2.  Use your thirty second elevator pitch to pull out the important events in your book.  Most times great back copy just covers the inciting incident in your book.  My new novel, Ashes Ashes, has back copy that is mainly centered around my hero's bad day at work, and since he's in hostage negotiation, that means someone usually dies.  He comes home, sees smoke coming out of his neighbor's house and so he goes to help.  But the beautiful and mysterious house guest doesn't want his help---because she's in trouble herself. Usually if you can use your inciting incident, you can hook your audience, hint at the big plot, and write some great back copy.

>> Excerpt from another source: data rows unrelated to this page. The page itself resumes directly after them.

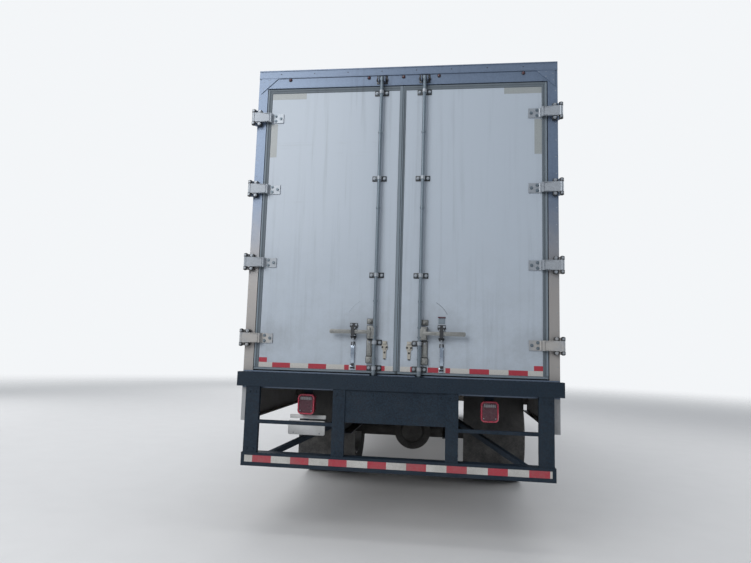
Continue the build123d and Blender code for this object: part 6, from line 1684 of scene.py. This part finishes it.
class BOXTRUCK_OT_stage(bpy.types.Operator):
    """Plain pale floor, soft studio light and the camera at the photograph's viewing angle"""

    bl_idname = "box_truck.stage"
    bl_label = "Stage"

    def execute(self, context):
        scene = context.scene
        scene.view_settings.view_transform = "Standard"
        bm = bmesh.new()
        bmesh.ops.create_grid(bm, x_segments=1, y_segments=1, size=60.0)
        mesh = bpy.data.meshes.new("floor")
        bm.to_mesh(mesh)
        bm.free()
        floor = bpy.data.objects.new("floor", mesh)
        scene.collection.objects.link(floor)
        tree, shader = new_material("floor_pale", Roughness=0.9)
        speck = noise(tree, here(tree), 3.0, 4.0)
        tree.links.new(tint(tree, speck, (0.60, 0.60, 0.60), (0.64, 0.64, 0.64)), shader.inputs["Base Color"])
        away = add_node(tree, "VectorMath", {0: here(tree)}, operation="LENGTH").outputs["Value"]
        tree.links.new(maths(tree, "SUBTRACT", 1.0, ramp_between(tree, away, 7.0, 22.0)), shader.inputs["Alpha"])
        mesh.materials.append(bpy.data.materials["floor_pale"])

        world = bpy.data.worlds.new("studio")
        world.use_nodes = True
        scene.world = world
        tree = world.node_tree
        back = tree.nodes["Background"]
        path = add_node(tree, "LightPath")
        seen = maths(tree, "MAXIMUM", path.outputs["Is Camera Ray"], path.outputs["Is Transmission Ray"])
        tree.links.new(tint(tree, seen, (0.80, 0.86, 0.95), (0.90, 0.92, 0.94)), back.inputs["Color"])
        tree.links.new(maths(tree, "MULTIPLY_ADD", seen, 0.60, 0.40), back.inputs["Strength"])

        for name, place, aim, wide, high, watts in (
            ("overhead", (0.0, 0.0, 9.0), (0.0, 0.0, 0.0), 9.0, 12.0, 560.0),
            ("behind", (-4.5, -11.0, 6.0), (0.0, -4.4, 2.2), 6.0, 5.0, 480.0),
            ("beside", (11.0, -3.0, 5.0), (0.0, 0.0, 1.8), 7.0, 5.0, 360.0),
            ("ahead", (-5.0, 11.0, 6.0), (0.0, 2.0, 1.5), 7.0, 5.0, 360.0),
            ("left", (-11.0, 0.0, 4.0), (0.0, 0.0, 1.8), 7.0, 5.0, 300.0),
        ):
            light = bpy.data.lights.new(name, "AREA")
            light.shape = "RECTANGLE"
            light.size, light.size_y, light.energy = wide, high, watts
            lamp = bpy.data.objects.new(name, light)
            lamp.location = place
            lamp.rotation_euler = (Vector(aim) - Vector(place)).to_track_quat("-Z", "Y").to_euler()
            scene.collection.objects.link(lamp)

        yaw, pitch, roll = (math.radians(angle) for angle in (7.38, 6.88, 1.73))
        level, up = Vector((-math.sin(yaw), math.cos(yaw), 0)), Vector((0, 0, 1))
        across = Vector((math.cos(yaw), math.sin(yaw), 0))
        ahead = level * math.cos(pitch) + up * math.sin(pitch)
        rise = up * math.cos(pitch) - level * math.sin(pitch)
        right = across * math.cos(roll) + rise * math.sin(roll)
        top = rise * math.cos(roll) - across * math.sin(roll)
        data = bpy.data.cameras.new("camera")
        data.lens, data.sensor_width = 27.26, 36.0
        camera = bpy.data.objects.new("camera", data)
        turn = Matrix((right, top, -ahead)).transposed().to_4x4()
        camera.matrix_world = Matrix.Translation((0.389, -8.831, 1.406)) @ turn  # where the photograph was taken
        scene.collection.objects.link(camera)
        scene.camera = camera
        return {"FINISHED"}


class BOXTRUCK_PT_panel(bpy.types.Panel):
    """Buttons that dress the truck"""

    bl_label = "Box Truck"
    bl_idname = "BOXTRUCK_PT_panel"
    bl_space_type = "VIEW_3D"
    bl_region_type = "UI"
    bl_category = "Box Truck"

    def draw(self, context):
        for operator in OPERATORS:
            self.layout.operator(operator.bl_idname)
        for settings in (context.scene.truck_colours, context.scene.truck_sizes):
            for key in settings.__annotations__:
                self.layout.prop(settings, key)


OPERATORS = (
    BOXTRUCK_OT_materials,
    BOXTRUCK_OT_door_seals,
    BOXTRUCK_OT_tyres,
    BOXTRUCK_OT_lock_gear,
    BOXTRUCK_OT_hinge_fittings,
    BOXTRUCK_OT_tape,
    BOXTRUCK_OT_lamps,
    BOXTRUCK_OT_rear_trim,
    BOXTRUCK_OT_wheel_trim,
    BOXTRUCK_OT_body_trim,
    BOXTRUCK_OT_load_space,
    BOXTRUCK_OT_cab_trim,
    BOXTRUCK_OT_hood_trim,
    BOXTRUCK_OT_interior,
    BOXTRUCK_OT_underbody,
    BOXTRUCK_OT_stage,
)
CLASSES = (TruckColours, TruckSizes, *OPERATORS, BOXTRUCK_PT_panel)


def register():
    for part in CLASSES:
        bpy.utils.register_class(part)
    bpy.types.Scene.truck_colours = bpy.props.PointerProperty(type=TruckColours)
    bpy.types.Scene.truck_sizes = bpy.props.PointerProperty(type=TruckSizes)


def unregister():
    del bpy.types.Scene.truck_colours
    del bpy.types.Scene.truck_sizes
    for part in reversed(CLASSES):
        bpy.utils.unregister_class(part)


def main():
    register()
    for operator in OPERATORS:
        group, name = operator.bl_idname.split(".")
        getattr(getattr(bpy.ops, group), name)()


if __name__ == "__main__":
    main()
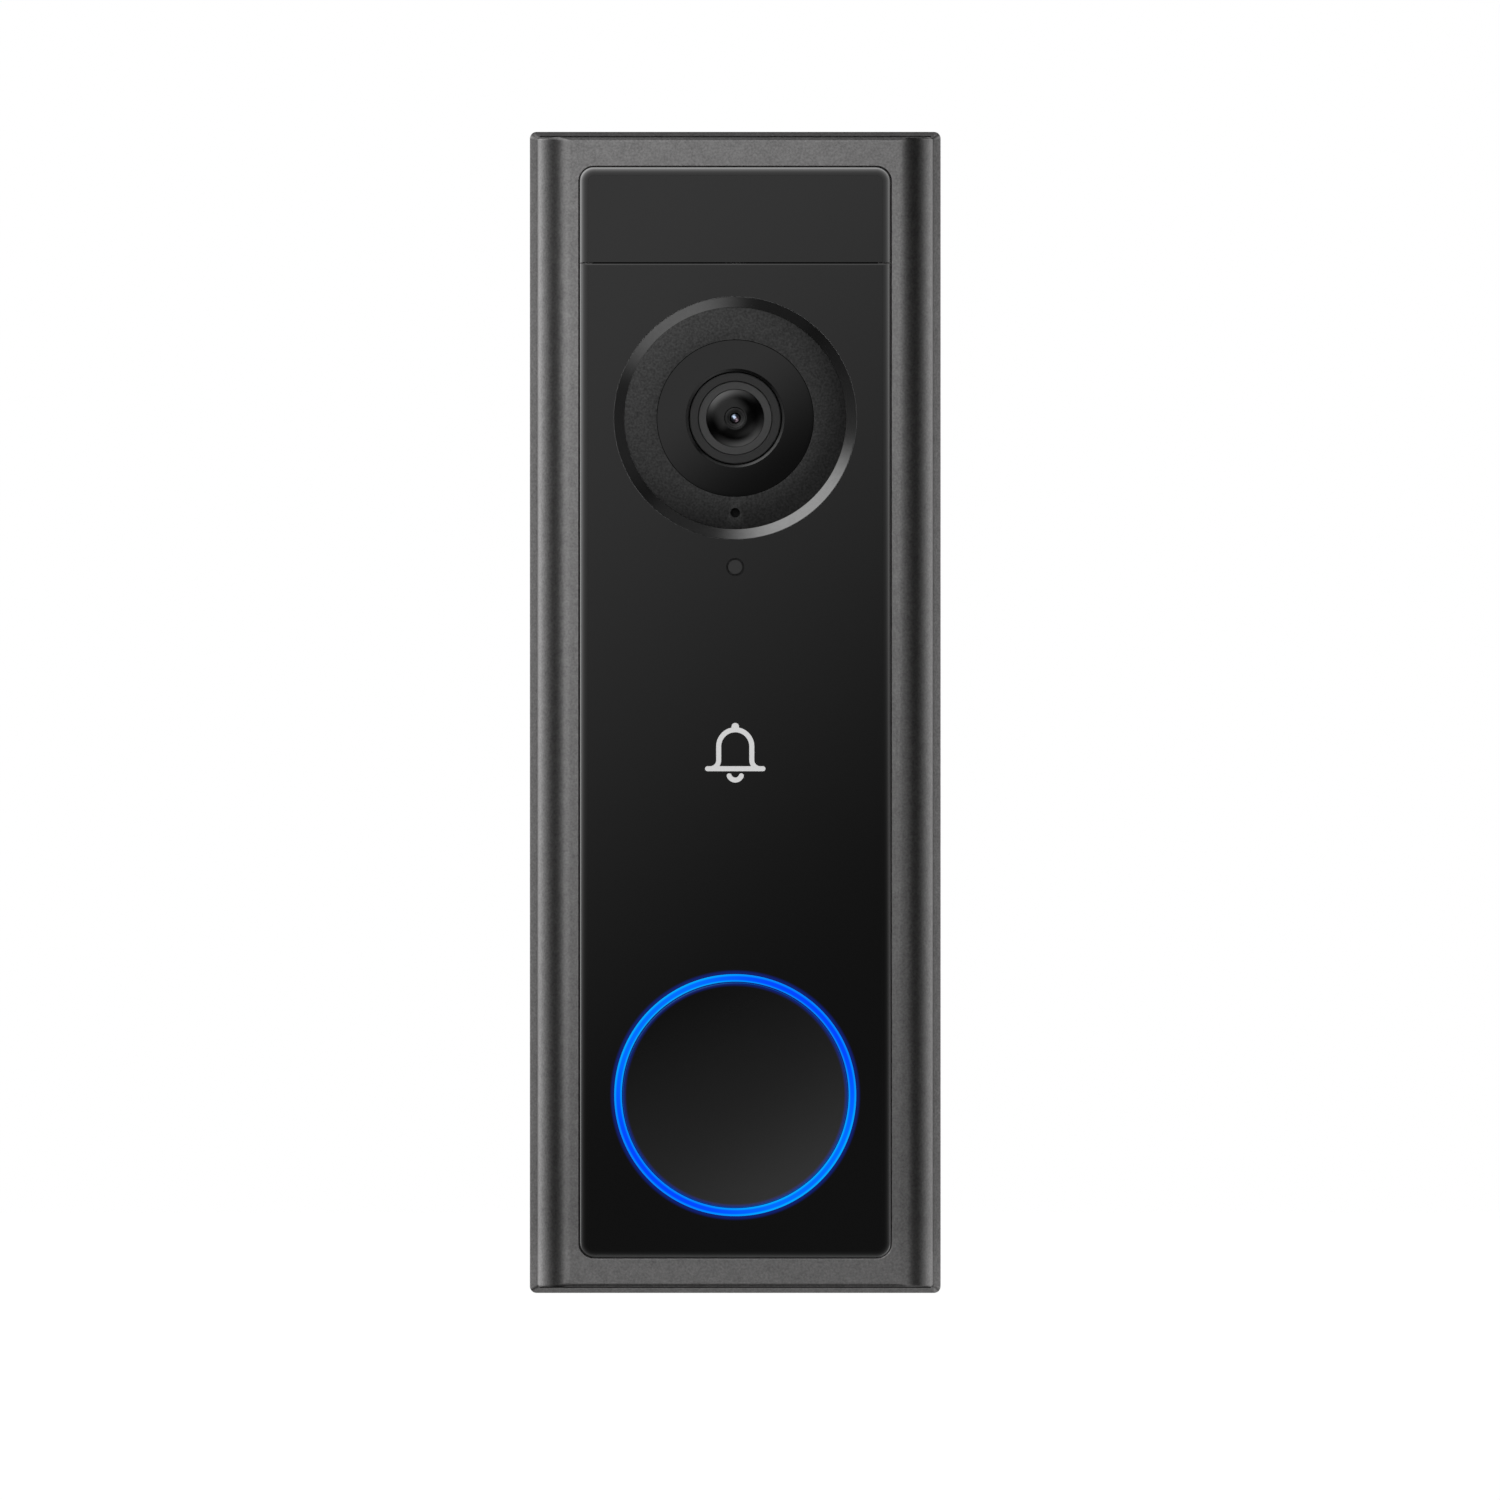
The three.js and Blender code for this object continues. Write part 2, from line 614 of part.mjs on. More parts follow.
// The cap's face is dished; a lip behind the light ring keeps it in, and a post works the switch.
function buttonCap() {
  const r = RING_IN_R - FIT * 1.5;
  const lipR = RING_IN_R + 0.6;
  const lipY = CAVITY_FRONT_Y + 0.1;
  const under = FRONT_Y + 2;
  const dishR = (r * r + BUTTON_DISH * BUTTON_DISH) / (2 * BUTTON_DISH);
  const centre = FRONT_Y + BUTTON_DISH - dishR;
  const spread = Math.asin((r - 0.5) / dishR);
  const dish = arc(0, centre, dishR, Math.PI / 2, Math.PI / 2 - spread, 4);
  dish[0][0] = 0;
  return turned([
    ...dish,
    [r - 0.25, FRONT_Y],
    [r, FRONT_Y + 0.25],
    [r, lipY],
    [lipR, lipY],
    [lipR, lipY + 0.7],
    [r - 1.2, lipY + 0.7],
    [r - 1.2, under],
    [1.8, under],
    [1.8, PLUNGER_Y - SNUG],
    [0, PLUNGER_Y - SNUG],
  ]);
}

function tactSwitch() {
  const front = BUTTON_BOARD_Y - 1.3;
  const well = disc(1.5 + FREE, front - 1, front + BUTTON_TRAVEL + 0.3, COARSE);
  return cut(box([-3, 3], [front, BUTTON_BOARD_Y - SNUG], [-3, 3]), well);
}

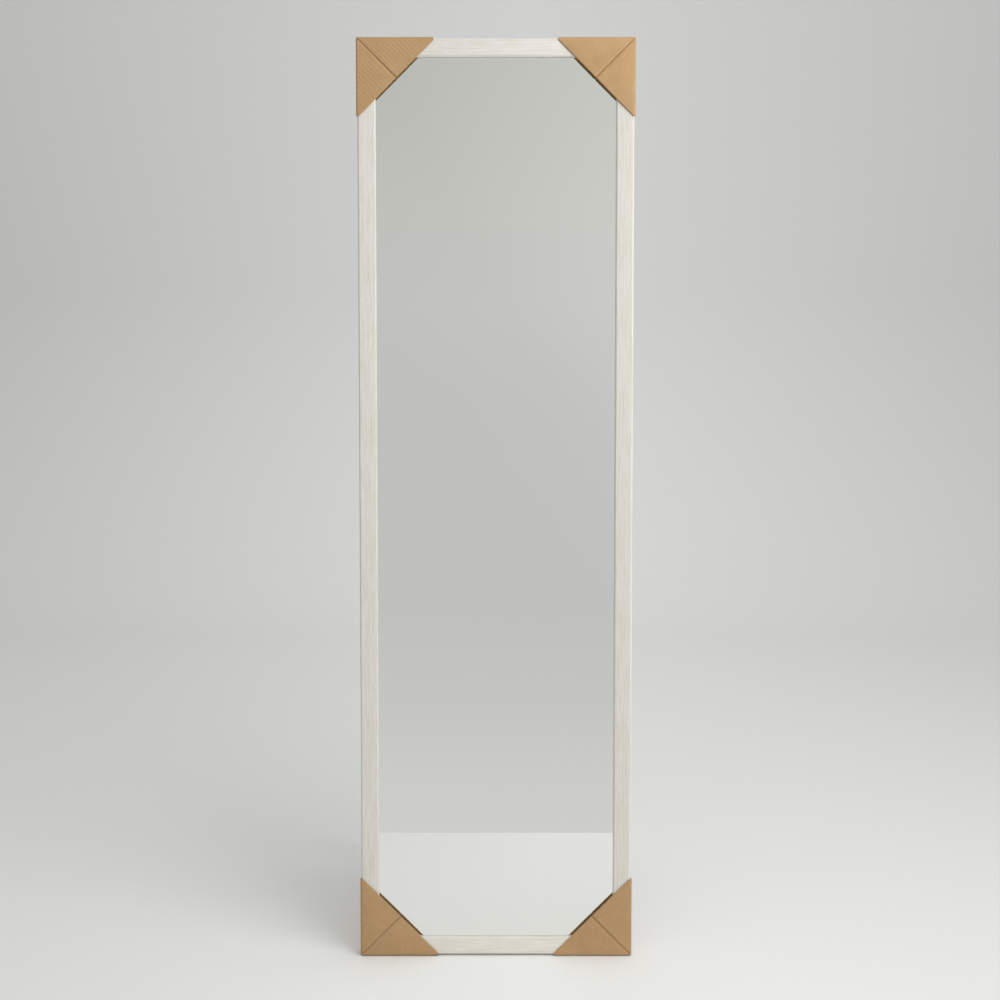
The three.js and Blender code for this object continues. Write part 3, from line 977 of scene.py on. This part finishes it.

3.  Use compelling language with a splash of hyperbole.  It's okay to grab your readers with "unimaginable consequences," "a decision that will change mankind forever" or "can he trust anyone around him, including the woman at the center of it all."  Leave your reader feeling like this is a story they definitely have to read.

4. Great back cover copy is generally not over 200 words long.  You have to be concise and really sell the book without being verbose.  Cut out the fatty details, it only bogs down your back cover copy.  Get to the meat of it and entice and intrigue your readers.  This is your chance to sell yourself and you don't want to blow it.

5.  Research how other authors have done it.  If you are still at a loss, go look at the back cover copy of famous authors in your genre.  That can spark ideas and creativity for your own work and help you see the pattern of how to intrigue and entice your readers.

6.  Don't forget to proofread.  There's nothing that will make me pass on a book faster than seeing grammar and spelling errors in the back copy.  If the author can't spell it right there, chances are the book isn't that great either.  The back copy is the reader's first interaction with you.  Make it great!